Conclusion: Your Next 48 Hours

Two-factor authentication is not a checkbox — it is an architecture decision that compounds in security value or quietly degrades depending on how it is implemented, maintained, and enforced. The organizations breached through 2FA bypass in the last three years were not negligent; most had deployed 2FA. They had deployed the wrong type, left recovery flows unguarded, or relied on methods that sophisticated attackers had already learned to circumvent.

Start with a concrete action this week: pull a report from your identity provider showing every privileged account — domain admins, cloud console admins, security tool admins — and verify whether each one has FIDO2 or certificate-based authentication enforced. If any use SMS OTP or have no second factor at all, you have your first remediation priority.
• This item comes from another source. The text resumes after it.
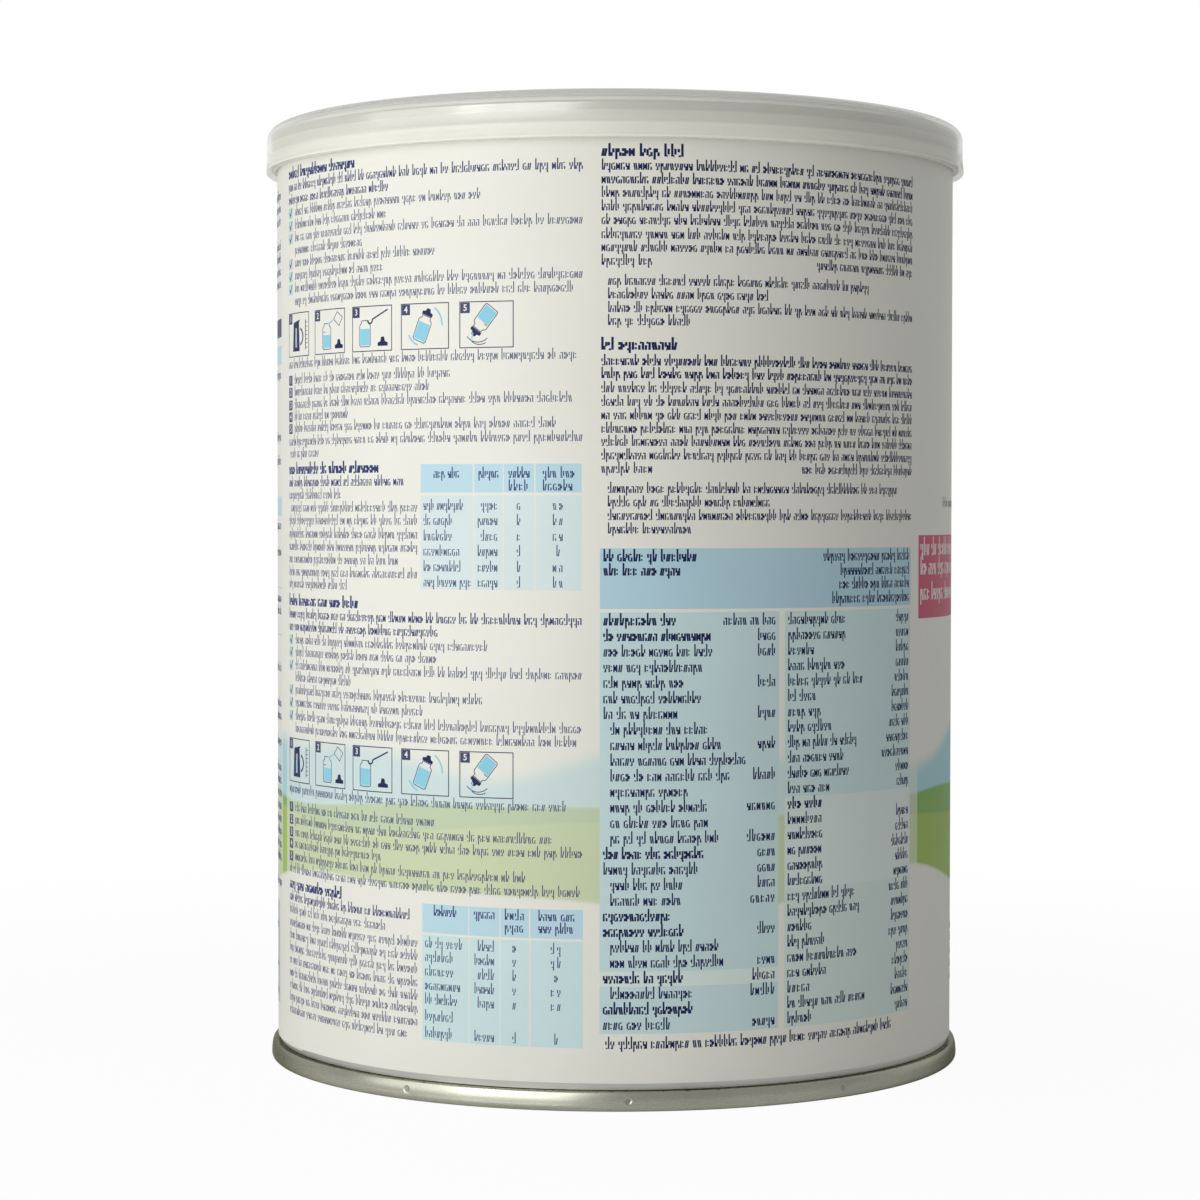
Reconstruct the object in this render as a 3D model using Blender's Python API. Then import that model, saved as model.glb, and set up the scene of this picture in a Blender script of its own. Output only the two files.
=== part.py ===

Then schedule a tabletop exercise specifically around 2FA bypass scenarios — MFA fatigue attacks, SIM swap attempts on executive accounts, and AiTM phishing — so your incident response team knows what to look for before an attacker tests whether they do.

The password era is not quite over, but the days of the password standing alone are definitively done. Build your authentication architecture on that reality, not the one that existed a decade ago.